In order to understand how the industrialization of sugar formed the social structures of our society today, one must understand how “bland” the world was beforehand. Before the postindustrial world modern societies are accustomed to today, people expended much more effort in providing the essential “foods” for their family. The relative ease in providing the essentials for one’s family determined one's social status. As mass-production capabilities increased, more people could easily acquire the essentials while the wealthier moved onward to higher consumption habits. Eventually, everyone living in these industrializing, modernizing nations is granted at least a minimal standard of living. But as scarcity is replaced by widespread availability, physical differences such as skin tone and cultural practices required the existence of social categories. Hierarchy is mostly determined by economic standing. These, together, provide grounds for differences in consumption habits as far as “foods” are concerned. As time moves forward, these differences form what is described as a “group-grid” pattern in anthropologist Mary Douglas’s book Natural Symbols. Douglas suggests in her works that food is more about shaping group boundaries as opposed to the core purpose of nutrition. This “group”, evident in different racial and ethnic categories, and “grid”, numerically “how much money you make”, together form the structure of our modernized 2013 America today.

In the case of America’s, rapid growth in production after WWII has resulted in long considered luxuries in earlier times widely available to people of all classes in the society. The rapid industrialization and expansion in the 20th century minimized the economic problem of scarcity and made modern products available to all groups and classes. This includes thousands upon thousands of modifications to natural sugar in products like Nutella, strawberry cream cheese, etc. But, in a homogeneous country like Egypt, the opposite has taken place. As opposed to moving around from continent to continent, these people have stayed mostly along the Nile as they have for thousands of years. As a result, the innovation has taken place, specifically in their production quality and standards, has been almost non-existent. In fact, it is once factories and industrialization have fully come into play do the modernized countries begin outsourcing their production means to other countries, like Egypt, Bangladesh, and India because they are cheaper. As a result, the average Egyptian consumer is not provided with, nor can they afford modernized, specific products like snickers or any of the other candy bar brands there are. The Egyptian and other societies are accustomed to consuming standard, raw, unpurified sugar with their bland homemade tea. Where the Europeans brought Africans to the Americas with objectives of production, trade, and prosperity, societies like the Egyptian and Indian societies quickly fell behind. And where the problem of scarcity slowly faded away along with the racism and discrimination, less advanced societies like Egypt and India have had heated confrontations over the slightest ethnic differences. It can be concluded from this evidence that the industrialization of sugar, and in general, has been the determining factor in a society’s leap from a pre-modern to modern society. The resulting consumption habits, of the society as a whole as well as the different social categories in those countries, shape the national identity of the country as anthropologist Sidney Mist. America is traditionally described as a fast food nation of burger, fries and hundreds of thousands of sweet products whereas Egypt and India are described as rice and chicken with specific types of flavoring. And it can be concluded, through the industrialization and widespread distribution of sugar, a society springs into modernity.

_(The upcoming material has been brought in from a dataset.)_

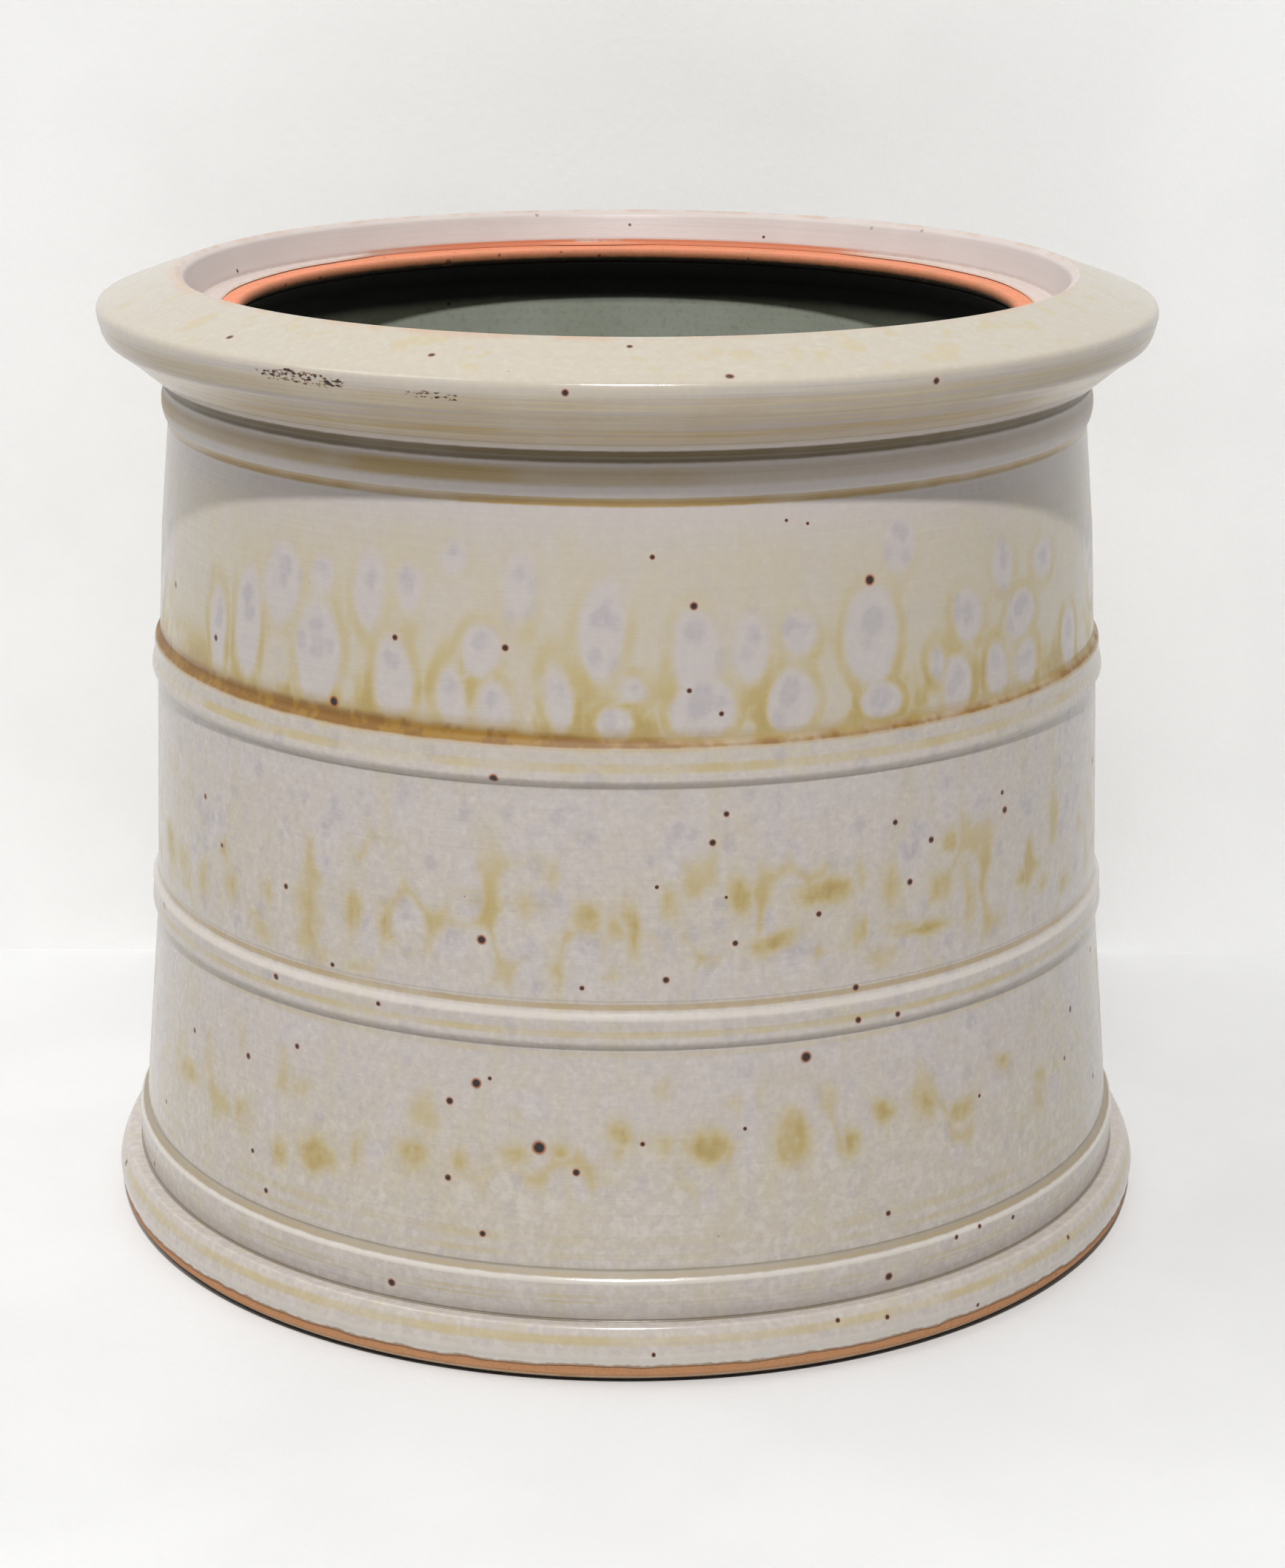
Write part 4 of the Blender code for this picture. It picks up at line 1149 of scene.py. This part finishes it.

In conclusion, one can strongly hold that sugar consumption among different societies, as well as between different groups of those societies, plays a critical role in determining which societies have become what we know as “modern” or not. As of today, almost all countries have some level of widespread sugar availability. However, really developed countries have advanced variations of the product while lesser-developed countries simply have its widespread availability. Most countries are on some level of modernity now in 2013, and it can be expected to continue forward as the years go on.

Work Cited

Weber, Max, et al. "VII. Class, Status, Party." From Max Weber: Essays in Sociology. New York: Routledge, 2007, pp. 180-95.